EXERCISE —
Read the listing and extract each line that includes the word "scene".

▶

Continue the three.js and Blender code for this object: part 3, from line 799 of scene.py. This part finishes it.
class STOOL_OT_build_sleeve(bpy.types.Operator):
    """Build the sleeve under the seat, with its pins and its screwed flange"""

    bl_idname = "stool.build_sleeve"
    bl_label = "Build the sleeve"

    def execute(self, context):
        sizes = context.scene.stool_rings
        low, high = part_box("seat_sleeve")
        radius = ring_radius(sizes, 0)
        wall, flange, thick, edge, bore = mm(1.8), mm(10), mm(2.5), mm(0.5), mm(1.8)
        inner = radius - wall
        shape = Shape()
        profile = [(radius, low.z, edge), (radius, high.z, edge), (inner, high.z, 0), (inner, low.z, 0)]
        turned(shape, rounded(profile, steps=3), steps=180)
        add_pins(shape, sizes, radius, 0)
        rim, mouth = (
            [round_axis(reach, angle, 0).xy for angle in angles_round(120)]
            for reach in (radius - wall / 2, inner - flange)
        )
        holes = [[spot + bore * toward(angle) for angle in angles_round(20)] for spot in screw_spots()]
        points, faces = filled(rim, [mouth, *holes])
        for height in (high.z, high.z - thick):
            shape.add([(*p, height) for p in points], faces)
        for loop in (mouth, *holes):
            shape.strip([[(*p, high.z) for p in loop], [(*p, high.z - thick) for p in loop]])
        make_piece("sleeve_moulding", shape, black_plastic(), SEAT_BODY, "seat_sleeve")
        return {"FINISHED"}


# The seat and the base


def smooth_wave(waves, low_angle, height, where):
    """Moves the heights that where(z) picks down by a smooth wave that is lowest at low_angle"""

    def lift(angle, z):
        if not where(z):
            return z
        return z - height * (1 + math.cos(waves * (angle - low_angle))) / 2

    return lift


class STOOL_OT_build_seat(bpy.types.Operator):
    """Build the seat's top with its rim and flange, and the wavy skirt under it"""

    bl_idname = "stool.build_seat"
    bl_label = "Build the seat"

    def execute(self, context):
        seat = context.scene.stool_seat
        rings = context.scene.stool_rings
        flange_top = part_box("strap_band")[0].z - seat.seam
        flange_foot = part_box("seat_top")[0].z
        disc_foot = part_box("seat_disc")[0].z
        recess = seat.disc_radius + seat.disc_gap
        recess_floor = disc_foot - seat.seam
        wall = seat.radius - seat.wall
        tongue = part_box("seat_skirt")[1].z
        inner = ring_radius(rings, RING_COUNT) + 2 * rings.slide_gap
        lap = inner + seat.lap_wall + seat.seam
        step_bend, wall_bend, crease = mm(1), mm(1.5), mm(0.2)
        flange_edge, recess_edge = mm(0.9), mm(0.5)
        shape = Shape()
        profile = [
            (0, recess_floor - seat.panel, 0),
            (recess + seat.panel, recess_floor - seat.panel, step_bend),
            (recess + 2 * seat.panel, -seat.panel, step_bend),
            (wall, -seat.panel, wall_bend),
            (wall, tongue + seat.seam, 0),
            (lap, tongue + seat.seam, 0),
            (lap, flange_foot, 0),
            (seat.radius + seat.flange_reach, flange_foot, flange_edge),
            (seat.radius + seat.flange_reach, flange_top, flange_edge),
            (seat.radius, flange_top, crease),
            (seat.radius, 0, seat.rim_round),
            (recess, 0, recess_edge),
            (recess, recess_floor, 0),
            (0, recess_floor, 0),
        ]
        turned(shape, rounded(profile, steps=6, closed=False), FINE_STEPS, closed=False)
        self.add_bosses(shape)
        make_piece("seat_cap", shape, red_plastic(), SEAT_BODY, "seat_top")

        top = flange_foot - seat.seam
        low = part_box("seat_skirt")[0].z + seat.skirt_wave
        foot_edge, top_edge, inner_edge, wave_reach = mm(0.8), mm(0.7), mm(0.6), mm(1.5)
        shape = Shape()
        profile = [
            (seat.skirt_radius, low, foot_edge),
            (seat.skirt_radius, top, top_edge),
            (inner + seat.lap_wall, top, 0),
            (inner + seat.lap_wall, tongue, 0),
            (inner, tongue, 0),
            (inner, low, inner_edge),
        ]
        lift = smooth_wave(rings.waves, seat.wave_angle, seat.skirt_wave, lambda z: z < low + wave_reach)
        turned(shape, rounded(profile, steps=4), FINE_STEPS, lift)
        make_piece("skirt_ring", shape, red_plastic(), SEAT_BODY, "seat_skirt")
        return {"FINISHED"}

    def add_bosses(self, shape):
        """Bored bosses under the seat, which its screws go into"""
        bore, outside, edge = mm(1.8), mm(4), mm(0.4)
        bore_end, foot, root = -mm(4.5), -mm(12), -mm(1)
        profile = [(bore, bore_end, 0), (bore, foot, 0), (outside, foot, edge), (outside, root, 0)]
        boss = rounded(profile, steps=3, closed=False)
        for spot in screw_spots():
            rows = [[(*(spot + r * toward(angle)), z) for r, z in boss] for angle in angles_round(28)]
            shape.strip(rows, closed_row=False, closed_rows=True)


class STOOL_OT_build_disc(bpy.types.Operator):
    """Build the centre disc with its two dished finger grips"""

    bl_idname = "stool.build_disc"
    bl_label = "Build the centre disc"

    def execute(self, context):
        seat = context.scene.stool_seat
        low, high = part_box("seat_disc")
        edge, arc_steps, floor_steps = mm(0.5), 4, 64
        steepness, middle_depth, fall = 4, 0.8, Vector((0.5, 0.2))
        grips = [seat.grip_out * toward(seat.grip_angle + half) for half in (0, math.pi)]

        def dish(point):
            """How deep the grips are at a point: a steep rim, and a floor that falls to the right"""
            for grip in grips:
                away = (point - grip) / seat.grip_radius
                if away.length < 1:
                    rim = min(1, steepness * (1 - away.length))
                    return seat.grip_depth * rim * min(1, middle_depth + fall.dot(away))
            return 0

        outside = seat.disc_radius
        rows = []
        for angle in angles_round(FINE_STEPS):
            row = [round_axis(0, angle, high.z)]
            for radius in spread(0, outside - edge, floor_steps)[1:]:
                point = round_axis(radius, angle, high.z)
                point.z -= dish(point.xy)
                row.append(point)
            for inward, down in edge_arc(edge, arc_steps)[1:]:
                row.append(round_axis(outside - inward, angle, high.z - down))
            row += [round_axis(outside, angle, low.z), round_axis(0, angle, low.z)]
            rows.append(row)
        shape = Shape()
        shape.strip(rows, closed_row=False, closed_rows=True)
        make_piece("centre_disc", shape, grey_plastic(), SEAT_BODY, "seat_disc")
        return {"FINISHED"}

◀

THE SOLUTION —
Continue the three.js and Blender code for this object: part 3, from line 799 of scene.py. This part finishes it.
        sizes = context.scene.stool_rings
        seat = context.scene.stool_seat
        rings = context.scene.stool_rings
        seat = context.scene.stool_seat